According to Faraday’s law, in any closed linear path in space, when the magnetic flux φ surrounded by the path varies with time, a voltage is induced around the path equal to the negative rate of change of the flux in webers per second.
V = - ∂φ/ ∂t Eq. (2-2)
The minus sign denotes that the direction of the induced voltage is such as to produce a current opposing the flux. If the flux is changing at a constant rate, the voltage is numerically equal to the increase or decrease in webers in 1 s. The closed linear path (or circuit) is the boundary of a surface and is a geometric line having length but infinitesimal thickness and not having branches in parallel. It can vary in shape or position.
If a loop of wire of negligible cross section occupies the same place and has the same motion as the path just considered, the voltage will tend to drive a current of electricity around the wire, and this voltage can be measured by a galvanometer or voltmeter connected in the loop of wire. As with the path, the loop of wire is not to have branches in parallel; if it has, the problem of calculating the voltage shown by an instrument is more complicated and involves the resistances of the branches.
For accurate results, the simple Eq. (2-2) cannot be applied to metallic circuits having finite cross section. In some cases, the finite conductor can be considered as being divided into a large number of filaments connected in parallel, each having its own induced voltage and its own resistance.

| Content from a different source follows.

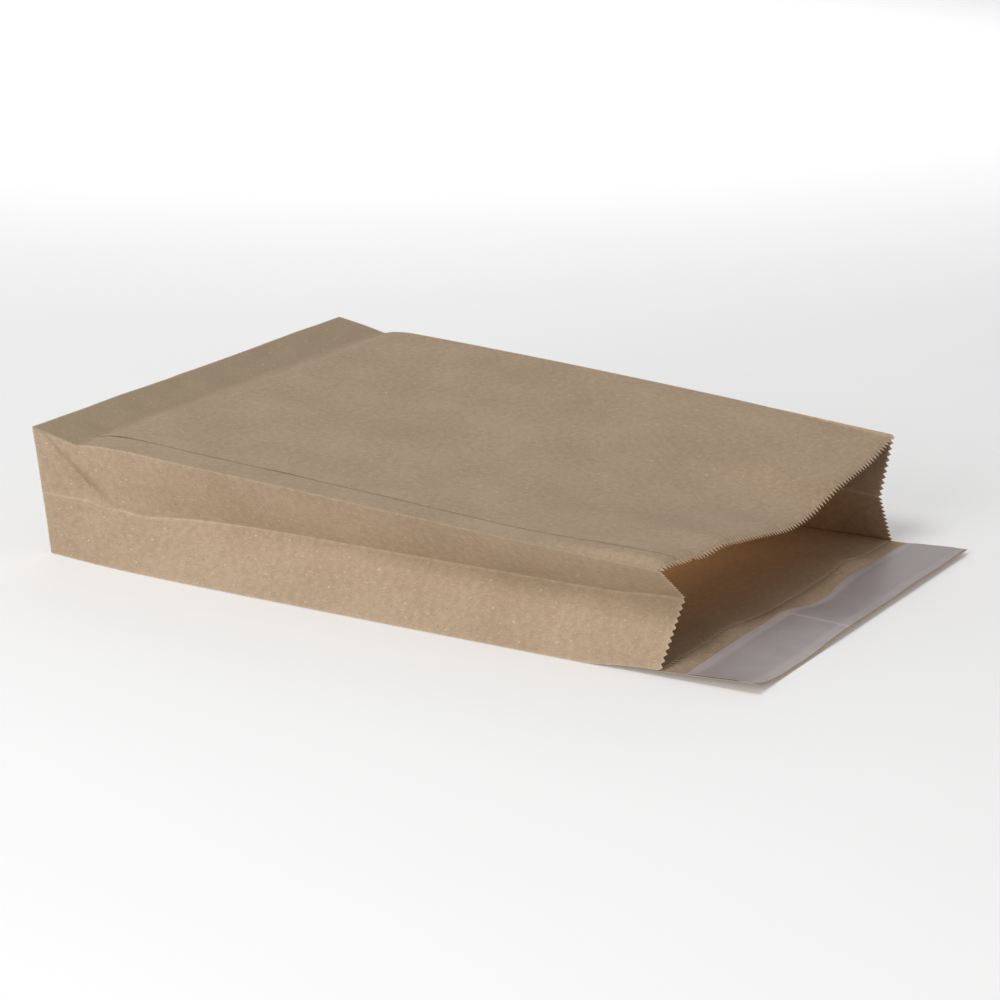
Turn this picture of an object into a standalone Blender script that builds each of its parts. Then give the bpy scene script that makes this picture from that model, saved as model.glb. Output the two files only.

In other cases, such as the common ones of D.C. generators and motors and homopolar generators, where there are sliding and moving contacts between conductors of finite cross section, the induced voltage between neighboring points is to be calculated for various parts of the conductors.
These can then be summed up or integrated. For methods of computing the induced voltage between two points, see text on electromagnetic theory.
In cases such as a D.C. machine or a homopolar generator, there may at all times be a conducting path for current to flow, and this may be called a circuit, but it is not a closed linear circuit without parallel branches and of infinitesimal cross section, and therefore, Eq. (2-2) does not strictly apply to such a circuit in its entirety, even though, approximately correct numerical results can sometimes be obtained.
If such a practical circuit or current path is made to enclose more magnetic flux by a process of connecting one parallel branch conductor in place of another, then such a change in enclosed flux does not correspond to a voltage according to Eq. (2-2).
Although it is possible in some cases to describe a loop of wire having infinitesimal cross section and sliding contacts for which Eq. (2-2) gives correct numerical results, the equation is not reliable, without qualification, for cases of finite cross section and sliding contacts. It is advisable not to use equations involving directly on complete circuits where there are sliding or moving contacts.